# can't believe this is the same dog



## spoowhisperer (Apr 26, 2010)

What ever the groom style, you can sure tells she is loved. Thanks for giving her, her forever home!


----------



## Penjilum-Poodles (Apr 17, 2010)

I think she looks adorable in all her clips! 
I love her bikini clip pic! so cute! (my mom is presently starting a bikini clip on her girl) 

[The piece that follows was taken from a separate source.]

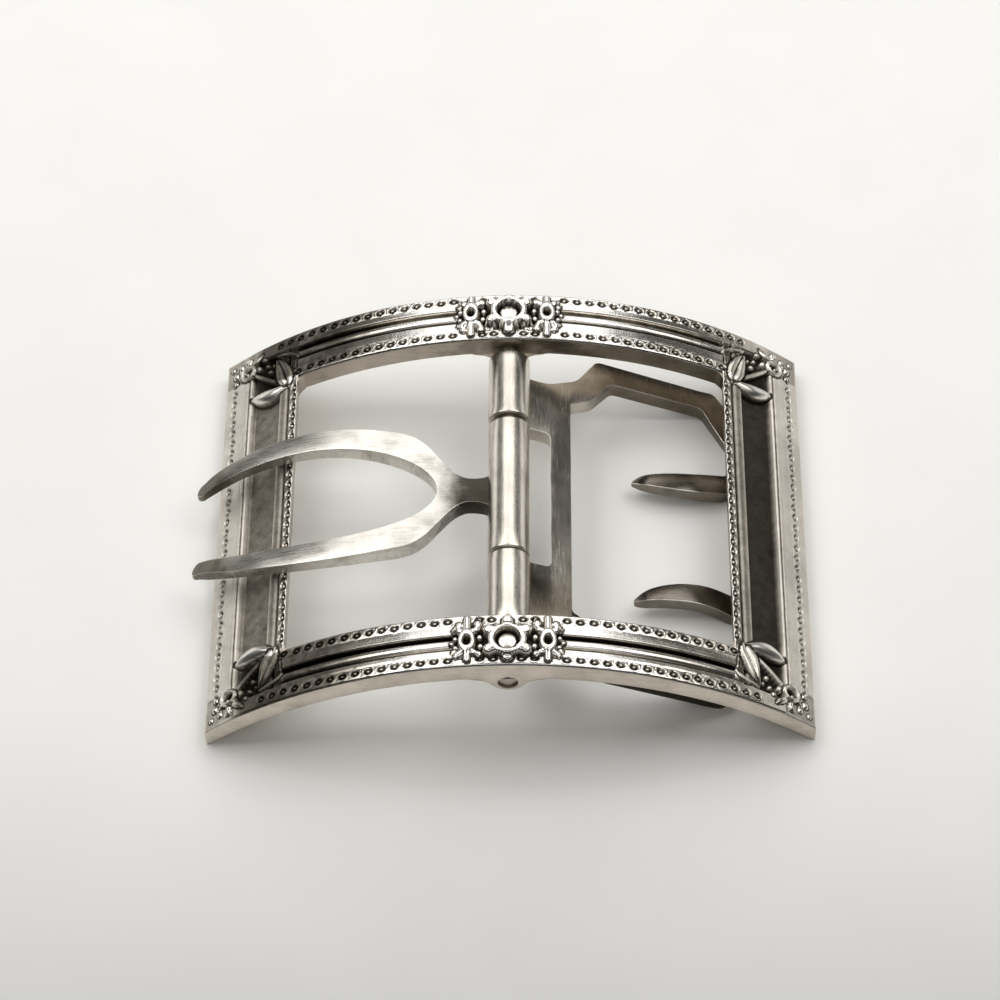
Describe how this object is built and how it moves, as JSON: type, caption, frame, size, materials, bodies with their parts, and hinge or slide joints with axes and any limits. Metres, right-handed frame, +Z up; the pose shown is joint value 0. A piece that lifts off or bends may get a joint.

Thank you for saving her, she a beautiful happy girl...


----------



## Poodle Lover (Mar 24, 2008)

Your baby is precious and obviously, very well taken care of.  
The hair cuts are such a personal thing. I like them short, fluffy and anywhere in between. The only thing I insist on is a clean shaven face. I do my poodles' faces every two weeks.


----------



## Karma'sACat (Jun 1, 2010)

You can definitely tell she is loved! The transformation is amazing!
I think she would look adorable in the lamb! Of course, I'm partial to the fuzzier clips on poodles (weather permitting). She is adorable in the Miami though.


----------



## penny_ann (May 29, 2010)

She is definitely loved. I love seeing before and after pics. I agree, she would look great in any clip


----------



## fjm (Jun 4, 2010)

It is wonderful to see her relaxing - the change in her expression from the first photo to the later ones is so heart warming. I would vote for a lamb clip too - short enough to be easy, fluffy enough to be pretty.


----------



## spoospirit (Mar 10, 2009)

_Sweet girl and so happy she found a loving home with you. She looks good in all of her clips but I would love to see her in the lamb clip too. I bet she would look amazing.
_


----------



## partial2poodles (Feb 11, 2010)

I am still waiting to see the "poodle puppy showcut head."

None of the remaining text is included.